Copy, without any alteration, the lines from the one that includes "Reconstruct the object in this render as a 3D" up to and including the one that includes "const HIDDEN_PAST = 4;".

====================

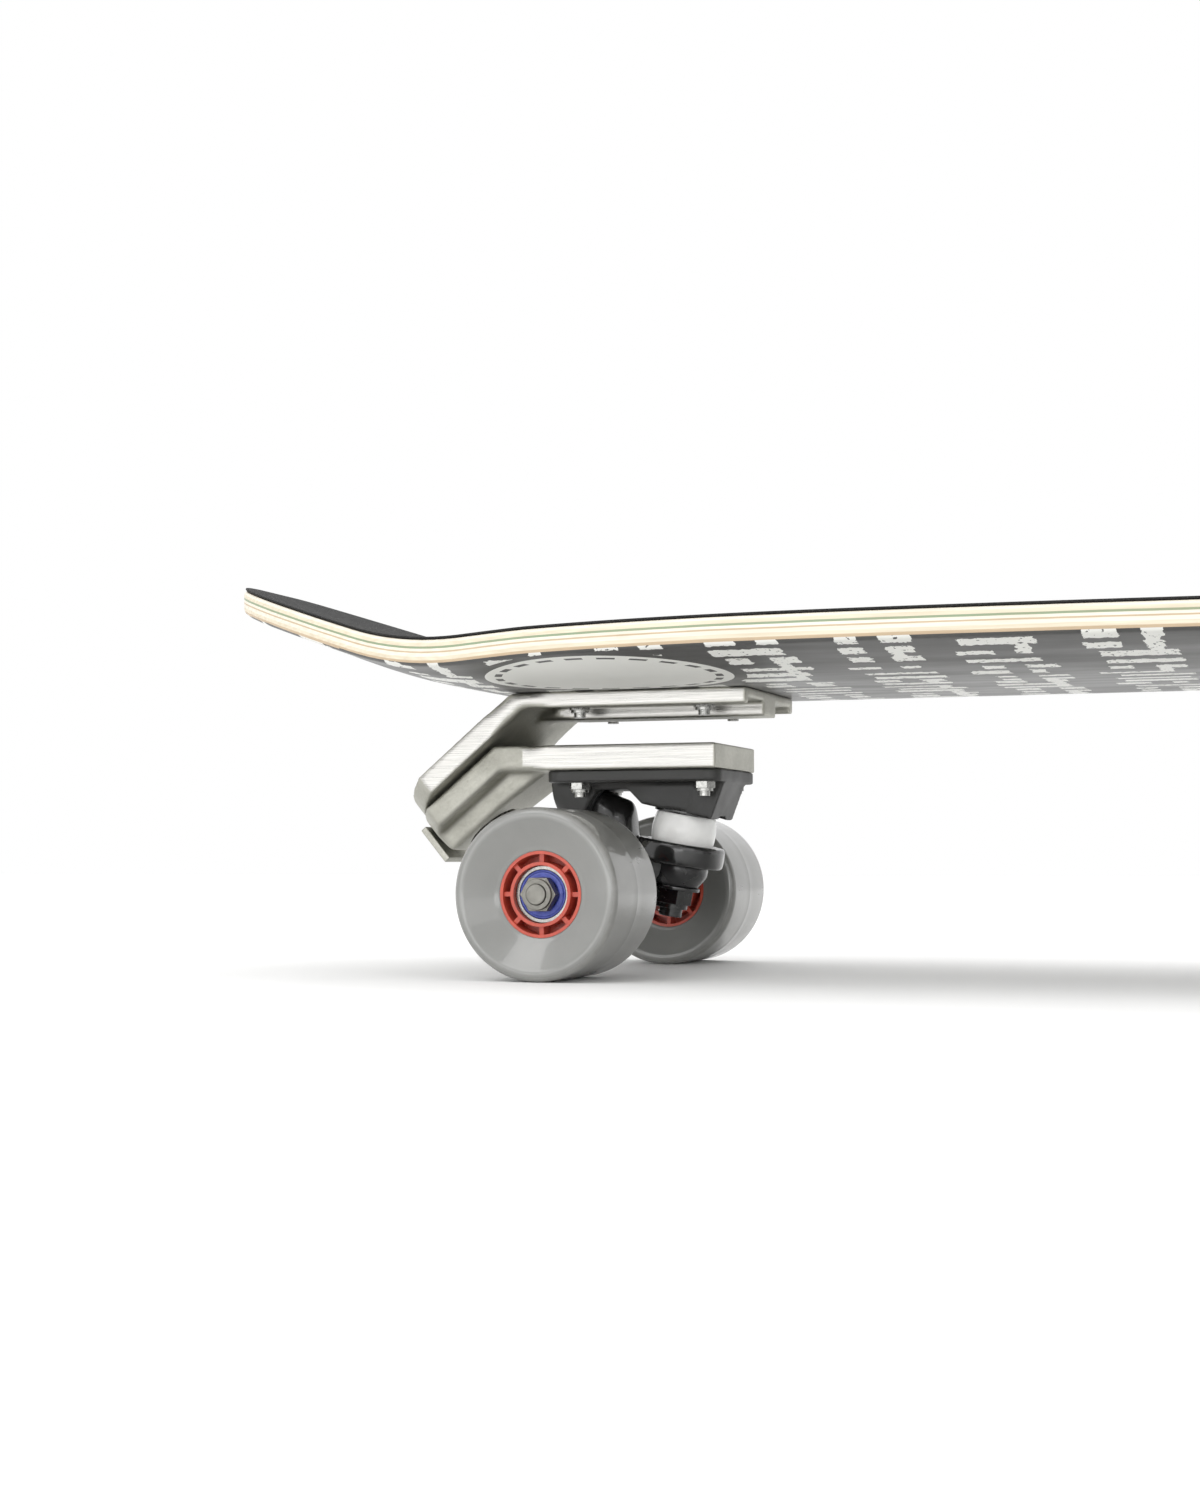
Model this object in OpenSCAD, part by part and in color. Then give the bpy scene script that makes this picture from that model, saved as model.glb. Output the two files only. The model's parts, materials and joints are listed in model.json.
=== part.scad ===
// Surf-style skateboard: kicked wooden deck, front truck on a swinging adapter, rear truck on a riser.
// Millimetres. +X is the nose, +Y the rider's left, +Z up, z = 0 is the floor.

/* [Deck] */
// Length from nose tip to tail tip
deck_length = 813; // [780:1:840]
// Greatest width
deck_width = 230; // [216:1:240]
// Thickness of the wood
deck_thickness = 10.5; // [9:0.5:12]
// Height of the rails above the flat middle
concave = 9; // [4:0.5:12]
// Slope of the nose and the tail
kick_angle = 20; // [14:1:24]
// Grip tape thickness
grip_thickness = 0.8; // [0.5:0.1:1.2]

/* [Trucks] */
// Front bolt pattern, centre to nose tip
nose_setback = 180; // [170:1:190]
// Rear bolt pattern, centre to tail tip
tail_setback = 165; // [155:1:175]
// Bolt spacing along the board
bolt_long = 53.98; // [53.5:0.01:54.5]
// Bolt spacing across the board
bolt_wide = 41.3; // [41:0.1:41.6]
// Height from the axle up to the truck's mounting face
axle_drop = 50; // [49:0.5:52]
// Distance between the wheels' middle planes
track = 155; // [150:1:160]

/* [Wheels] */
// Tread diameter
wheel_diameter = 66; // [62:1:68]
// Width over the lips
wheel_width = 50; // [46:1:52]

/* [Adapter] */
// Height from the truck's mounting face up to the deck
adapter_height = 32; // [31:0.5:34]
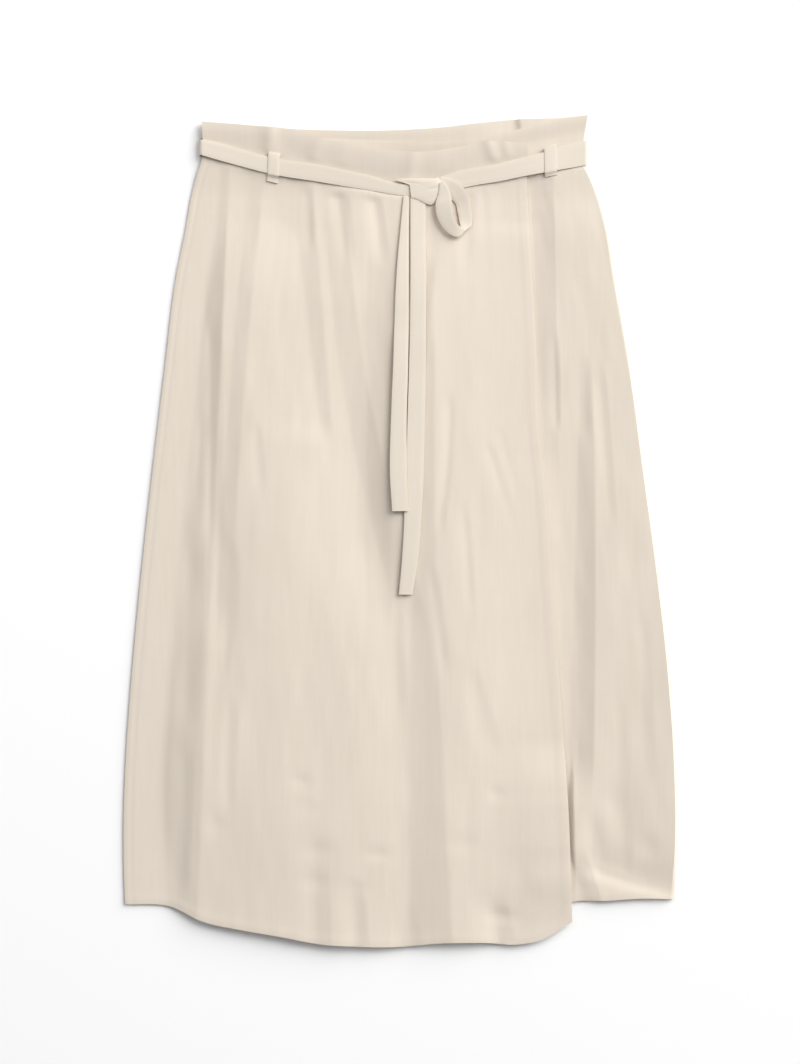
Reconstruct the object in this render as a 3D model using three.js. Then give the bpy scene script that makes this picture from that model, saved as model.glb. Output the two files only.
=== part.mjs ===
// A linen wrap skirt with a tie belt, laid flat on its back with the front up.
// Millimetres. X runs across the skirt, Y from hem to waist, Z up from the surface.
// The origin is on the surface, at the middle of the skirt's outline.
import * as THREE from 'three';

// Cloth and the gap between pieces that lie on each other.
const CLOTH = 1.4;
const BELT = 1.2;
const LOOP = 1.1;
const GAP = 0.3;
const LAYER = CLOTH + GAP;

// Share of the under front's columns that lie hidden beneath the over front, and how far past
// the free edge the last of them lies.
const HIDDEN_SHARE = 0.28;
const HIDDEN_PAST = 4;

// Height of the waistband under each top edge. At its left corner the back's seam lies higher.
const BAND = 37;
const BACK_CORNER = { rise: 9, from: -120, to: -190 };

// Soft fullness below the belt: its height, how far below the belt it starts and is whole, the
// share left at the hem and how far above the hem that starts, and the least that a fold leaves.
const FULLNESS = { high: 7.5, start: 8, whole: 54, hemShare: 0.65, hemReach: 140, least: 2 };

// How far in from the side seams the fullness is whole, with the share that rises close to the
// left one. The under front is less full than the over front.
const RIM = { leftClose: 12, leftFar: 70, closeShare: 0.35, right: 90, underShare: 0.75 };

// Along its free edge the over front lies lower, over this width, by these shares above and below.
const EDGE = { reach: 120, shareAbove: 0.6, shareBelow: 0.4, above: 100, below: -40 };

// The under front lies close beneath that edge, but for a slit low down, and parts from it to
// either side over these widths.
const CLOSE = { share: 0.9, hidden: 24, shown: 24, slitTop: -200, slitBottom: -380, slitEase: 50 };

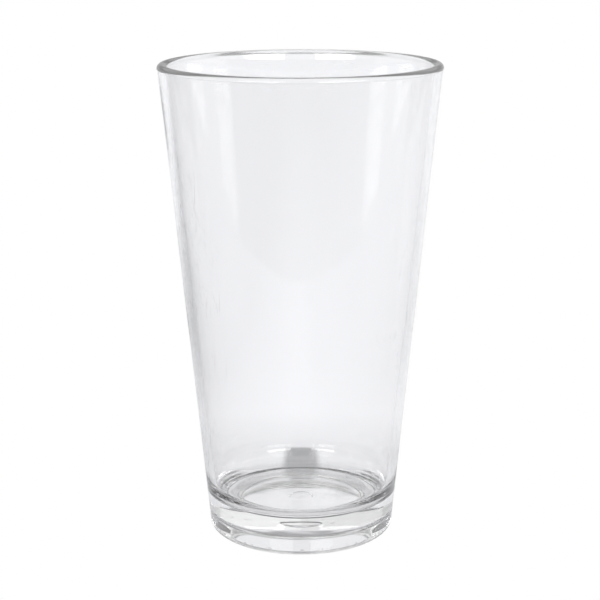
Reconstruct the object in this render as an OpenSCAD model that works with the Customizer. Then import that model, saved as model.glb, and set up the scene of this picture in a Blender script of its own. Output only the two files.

====================

**Exercise answer**
Reconstruct the object in this render as a 3D model using three.js. Then give the bpy scene script that makes this picture from that model, saved as model.glb. Output the two files only.
=== part.mjs ===
// A linen wrap skirt with a tie belt, laid flat on its back with the front up.
// Millimetres. X runs across the skirt, Y from hem to waist, Z up from the surface.
// The origin is on the surface, at the middle of the skirt's outline.
import * as THREE from 'three';

// Cloth and the gap between pieces that lie on each other.
const CLOTH = 1.4;
const BELT = 1.2;
const LOOP = 1.1;
const GAP = 0.3;
const LAYER = CLOTH + GAP;

// Share of the under front's columns that lie hidden beneath the over front, and how far past
// the free edge the last of them lies.
const HIDDEN_SHARE = 0.28;
const HIDDEN_PAST = 4;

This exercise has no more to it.